**Exercise data**
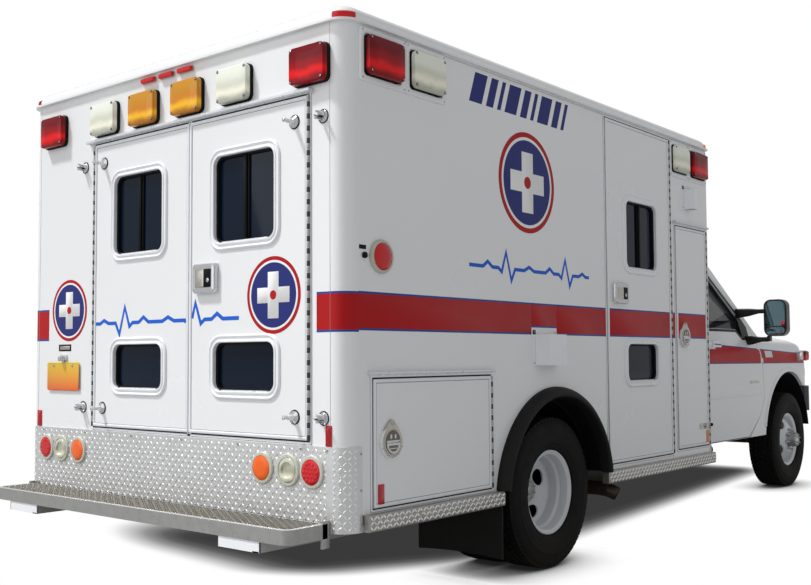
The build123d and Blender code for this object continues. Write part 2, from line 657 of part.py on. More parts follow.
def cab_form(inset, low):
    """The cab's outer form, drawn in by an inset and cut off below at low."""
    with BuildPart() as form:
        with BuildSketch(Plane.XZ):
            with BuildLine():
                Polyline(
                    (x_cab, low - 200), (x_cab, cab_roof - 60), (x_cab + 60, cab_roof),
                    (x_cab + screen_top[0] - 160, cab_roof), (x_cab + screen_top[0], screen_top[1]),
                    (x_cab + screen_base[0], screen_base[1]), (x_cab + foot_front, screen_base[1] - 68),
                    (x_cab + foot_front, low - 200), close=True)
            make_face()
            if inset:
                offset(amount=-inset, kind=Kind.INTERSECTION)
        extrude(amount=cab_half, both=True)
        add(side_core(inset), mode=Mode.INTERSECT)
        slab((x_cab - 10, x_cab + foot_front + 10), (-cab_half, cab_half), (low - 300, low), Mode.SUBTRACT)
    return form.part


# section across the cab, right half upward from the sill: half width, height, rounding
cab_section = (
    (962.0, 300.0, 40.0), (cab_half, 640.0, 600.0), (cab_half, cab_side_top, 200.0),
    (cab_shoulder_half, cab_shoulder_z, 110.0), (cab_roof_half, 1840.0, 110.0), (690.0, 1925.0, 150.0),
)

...

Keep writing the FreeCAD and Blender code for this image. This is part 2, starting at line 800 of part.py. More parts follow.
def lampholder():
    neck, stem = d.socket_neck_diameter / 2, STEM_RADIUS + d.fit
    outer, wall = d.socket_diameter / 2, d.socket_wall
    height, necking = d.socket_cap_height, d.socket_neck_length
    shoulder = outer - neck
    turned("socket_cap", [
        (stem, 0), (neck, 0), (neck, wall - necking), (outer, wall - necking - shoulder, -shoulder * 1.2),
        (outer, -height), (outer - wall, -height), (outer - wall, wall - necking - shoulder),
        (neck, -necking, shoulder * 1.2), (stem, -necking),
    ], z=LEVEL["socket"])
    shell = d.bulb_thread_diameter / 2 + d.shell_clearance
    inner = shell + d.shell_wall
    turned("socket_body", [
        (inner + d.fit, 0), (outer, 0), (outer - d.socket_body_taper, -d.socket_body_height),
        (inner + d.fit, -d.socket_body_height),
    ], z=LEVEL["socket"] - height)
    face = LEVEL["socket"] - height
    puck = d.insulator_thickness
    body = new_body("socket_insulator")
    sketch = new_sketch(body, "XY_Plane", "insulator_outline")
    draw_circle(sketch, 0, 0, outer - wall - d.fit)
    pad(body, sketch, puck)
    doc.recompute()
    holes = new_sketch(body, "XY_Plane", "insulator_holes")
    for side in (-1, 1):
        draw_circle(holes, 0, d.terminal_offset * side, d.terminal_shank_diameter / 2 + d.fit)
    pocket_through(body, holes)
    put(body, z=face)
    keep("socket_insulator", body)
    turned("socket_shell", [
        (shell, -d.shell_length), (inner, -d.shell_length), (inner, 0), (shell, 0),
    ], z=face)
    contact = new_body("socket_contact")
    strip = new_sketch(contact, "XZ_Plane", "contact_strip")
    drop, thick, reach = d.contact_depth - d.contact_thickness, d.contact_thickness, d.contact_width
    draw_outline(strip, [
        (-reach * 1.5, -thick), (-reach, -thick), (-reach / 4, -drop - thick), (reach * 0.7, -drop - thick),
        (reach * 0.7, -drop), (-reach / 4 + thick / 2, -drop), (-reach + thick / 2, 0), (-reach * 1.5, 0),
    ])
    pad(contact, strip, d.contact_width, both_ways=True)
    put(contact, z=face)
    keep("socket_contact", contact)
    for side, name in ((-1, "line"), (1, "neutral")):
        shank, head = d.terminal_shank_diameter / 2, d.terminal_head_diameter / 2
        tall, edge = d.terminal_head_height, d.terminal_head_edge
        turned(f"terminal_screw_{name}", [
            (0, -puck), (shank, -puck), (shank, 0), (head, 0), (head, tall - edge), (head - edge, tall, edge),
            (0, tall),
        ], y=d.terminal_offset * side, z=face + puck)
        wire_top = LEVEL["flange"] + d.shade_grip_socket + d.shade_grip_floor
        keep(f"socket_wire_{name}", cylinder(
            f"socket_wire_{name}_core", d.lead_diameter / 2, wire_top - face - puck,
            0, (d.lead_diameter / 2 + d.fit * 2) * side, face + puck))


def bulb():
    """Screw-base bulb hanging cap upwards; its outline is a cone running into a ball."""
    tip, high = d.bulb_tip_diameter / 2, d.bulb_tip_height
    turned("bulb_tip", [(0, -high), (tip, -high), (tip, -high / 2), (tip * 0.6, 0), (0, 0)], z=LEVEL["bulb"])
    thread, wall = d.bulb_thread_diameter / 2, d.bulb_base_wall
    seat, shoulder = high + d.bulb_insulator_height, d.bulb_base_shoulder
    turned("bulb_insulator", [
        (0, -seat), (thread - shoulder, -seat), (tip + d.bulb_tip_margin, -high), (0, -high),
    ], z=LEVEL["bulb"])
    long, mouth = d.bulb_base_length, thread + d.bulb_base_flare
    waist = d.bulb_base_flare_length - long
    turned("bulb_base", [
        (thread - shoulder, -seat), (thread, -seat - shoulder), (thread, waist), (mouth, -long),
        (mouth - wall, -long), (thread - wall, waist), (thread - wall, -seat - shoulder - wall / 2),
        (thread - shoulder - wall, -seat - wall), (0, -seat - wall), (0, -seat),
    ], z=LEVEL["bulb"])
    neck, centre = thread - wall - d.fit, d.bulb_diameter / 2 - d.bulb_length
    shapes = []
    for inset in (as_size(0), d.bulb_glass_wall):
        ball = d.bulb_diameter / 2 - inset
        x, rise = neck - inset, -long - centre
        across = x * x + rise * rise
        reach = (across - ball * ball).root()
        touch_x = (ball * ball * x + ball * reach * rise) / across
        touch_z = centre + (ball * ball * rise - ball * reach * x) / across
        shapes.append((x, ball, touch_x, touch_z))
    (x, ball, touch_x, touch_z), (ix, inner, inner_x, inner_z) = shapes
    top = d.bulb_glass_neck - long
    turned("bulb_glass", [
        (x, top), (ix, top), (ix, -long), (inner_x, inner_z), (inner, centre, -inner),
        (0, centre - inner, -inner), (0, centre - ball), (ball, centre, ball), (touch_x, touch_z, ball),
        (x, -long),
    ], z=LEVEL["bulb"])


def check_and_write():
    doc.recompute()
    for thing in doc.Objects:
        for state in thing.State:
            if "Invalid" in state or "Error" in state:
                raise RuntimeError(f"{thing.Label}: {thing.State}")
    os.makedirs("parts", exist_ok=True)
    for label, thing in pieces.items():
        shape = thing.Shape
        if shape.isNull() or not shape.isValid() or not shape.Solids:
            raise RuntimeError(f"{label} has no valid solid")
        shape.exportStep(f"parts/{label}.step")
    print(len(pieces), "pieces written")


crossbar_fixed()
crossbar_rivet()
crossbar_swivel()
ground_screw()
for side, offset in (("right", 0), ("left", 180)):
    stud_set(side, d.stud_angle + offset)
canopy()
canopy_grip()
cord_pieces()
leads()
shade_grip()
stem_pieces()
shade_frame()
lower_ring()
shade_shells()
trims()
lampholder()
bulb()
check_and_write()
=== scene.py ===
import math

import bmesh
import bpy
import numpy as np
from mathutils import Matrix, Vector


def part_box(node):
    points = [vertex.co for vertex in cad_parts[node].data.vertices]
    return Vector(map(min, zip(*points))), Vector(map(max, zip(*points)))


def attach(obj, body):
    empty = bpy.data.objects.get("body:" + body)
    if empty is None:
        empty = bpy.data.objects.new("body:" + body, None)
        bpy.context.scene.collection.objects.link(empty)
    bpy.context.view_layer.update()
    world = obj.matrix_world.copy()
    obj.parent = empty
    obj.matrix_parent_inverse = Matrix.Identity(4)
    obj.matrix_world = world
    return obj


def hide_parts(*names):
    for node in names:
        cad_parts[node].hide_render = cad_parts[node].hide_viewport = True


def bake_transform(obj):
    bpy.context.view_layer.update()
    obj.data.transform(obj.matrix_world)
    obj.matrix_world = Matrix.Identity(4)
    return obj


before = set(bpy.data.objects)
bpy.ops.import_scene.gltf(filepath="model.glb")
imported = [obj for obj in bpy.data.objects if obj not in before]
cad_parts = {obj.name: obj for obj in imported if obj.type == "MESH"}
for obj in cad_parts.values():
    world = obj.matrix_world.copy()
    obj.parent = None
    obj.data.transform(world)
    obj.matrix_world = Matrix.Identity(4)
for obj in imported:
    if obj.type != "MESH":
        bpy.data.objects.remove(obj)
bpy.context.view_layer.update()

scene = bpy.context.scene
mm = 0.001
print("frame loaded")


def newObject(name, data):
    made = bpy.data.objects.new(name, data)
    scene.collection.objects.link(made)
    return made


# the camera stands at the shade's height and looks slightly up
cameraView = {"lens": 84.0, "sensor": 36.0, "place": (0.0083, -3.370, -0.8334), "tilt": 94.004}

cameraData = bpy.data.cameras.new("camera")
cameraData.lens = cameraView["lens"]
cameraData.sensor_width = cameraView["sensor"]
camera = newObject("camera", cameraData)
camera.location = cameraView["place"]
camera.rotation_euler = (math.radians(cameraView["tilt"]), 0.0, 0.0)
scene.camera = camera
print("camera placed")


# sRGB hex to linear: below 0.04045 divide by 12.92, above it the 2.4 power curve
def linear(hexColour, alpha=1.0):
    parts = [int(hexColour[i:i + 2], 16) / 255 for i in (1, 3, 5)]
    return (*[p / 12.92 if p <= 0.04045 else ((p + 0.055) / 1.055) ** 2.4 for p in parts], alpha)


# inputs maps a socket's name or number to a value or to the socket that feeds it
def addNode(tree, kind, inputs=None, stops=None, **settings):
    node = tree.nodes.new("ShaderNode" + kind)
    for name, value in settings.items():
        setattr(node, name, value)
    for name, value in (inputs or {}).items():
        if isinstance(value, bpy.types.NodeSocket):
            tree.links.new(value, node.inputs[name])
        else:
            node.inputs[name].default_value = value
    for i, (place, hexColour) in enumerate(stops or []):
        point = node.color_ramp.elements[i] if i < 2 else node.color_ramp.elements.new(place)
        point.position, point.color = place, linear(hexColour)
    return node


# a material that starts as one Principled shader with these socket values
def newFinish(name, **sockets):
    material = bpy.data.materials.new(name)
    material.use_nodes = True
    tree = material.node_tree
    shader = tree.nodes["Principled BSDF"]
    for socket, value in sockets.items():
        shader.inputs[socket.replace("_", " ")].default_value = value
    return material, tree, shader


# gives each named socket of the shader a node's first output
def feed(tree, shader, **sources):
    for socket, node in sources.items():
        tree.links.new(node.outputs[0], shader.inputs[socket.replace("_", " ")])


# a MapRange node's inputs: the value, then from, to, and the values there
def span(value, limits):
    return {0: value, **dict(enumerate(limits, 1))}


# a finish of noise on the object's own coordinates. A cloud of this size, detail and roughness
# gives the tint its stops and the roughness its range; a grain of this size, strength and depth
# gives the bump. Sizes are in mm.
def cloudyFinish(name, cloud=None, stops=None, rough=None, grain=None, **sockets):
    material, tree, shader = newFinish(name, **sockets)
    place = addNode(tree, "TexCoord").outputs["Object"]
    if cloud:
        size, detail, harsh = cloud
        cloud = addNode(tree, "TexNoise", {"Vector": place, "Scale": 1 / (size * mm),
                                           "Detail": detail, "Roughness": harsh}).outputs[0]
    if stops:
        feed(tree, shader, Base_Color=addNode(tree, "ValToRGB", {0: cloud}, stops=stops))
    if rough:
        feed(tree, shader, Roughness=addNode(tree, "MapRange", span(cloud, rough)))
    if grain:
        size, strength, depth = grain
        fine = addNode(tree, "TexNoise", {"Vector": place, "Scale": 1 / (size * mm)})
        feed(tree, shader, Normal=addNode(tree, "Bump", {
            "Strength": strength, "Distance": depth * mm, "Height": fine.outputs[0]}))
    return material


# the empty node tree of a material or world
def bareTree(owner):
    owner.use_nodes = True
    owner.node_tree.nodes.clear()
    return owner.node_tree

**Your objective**
Retype precisely, and only, the span of lines that opens at the line containing "crossbar_fixed()" and closes at the line containing "obj.matrix_world = world", both inclusive.

**Response to the exercise**
crossbar_fixed()
crossbar_rivet()
crossbar_swivel()
ground_screw()
for side, offset in (("right", 0), ("left", 180)):
    stud_set(side, d.stud_angle + offset)
canopy()
canopy_grip()
cord_pieces()
leads()
shade_grip()
stem_pieces()
shade_frame()
lower_ring()
shade_shells()
trims()
lampholder()
bulb()
check_and_write()
=== scene.py ===
import math

import bmesh
import bpy
import numpy as np
from mathutils import Matrix, Vector


def part_box(node):
    points = [vertex.co for vertex in cad_parts[node].data.vertices]
    return Vector(map(min, zip(*points))), Vector(map(max, zip(*points)))


def attach(obj, body):
    empty = bpy.data.objects.get("body:" + body)
    if empty is None:
        empty = bpy.data.objects.new("body:" + body, None)
        bpy.context.scene.collection.objects.link(empty)
    bpy.context.view_layer.update()
    world = obj.matrix_world.copy()
    obj.parent = empty
    obj.matrix_parent_inverse = Matrix.Identity(4)
    obj.matrix_world = world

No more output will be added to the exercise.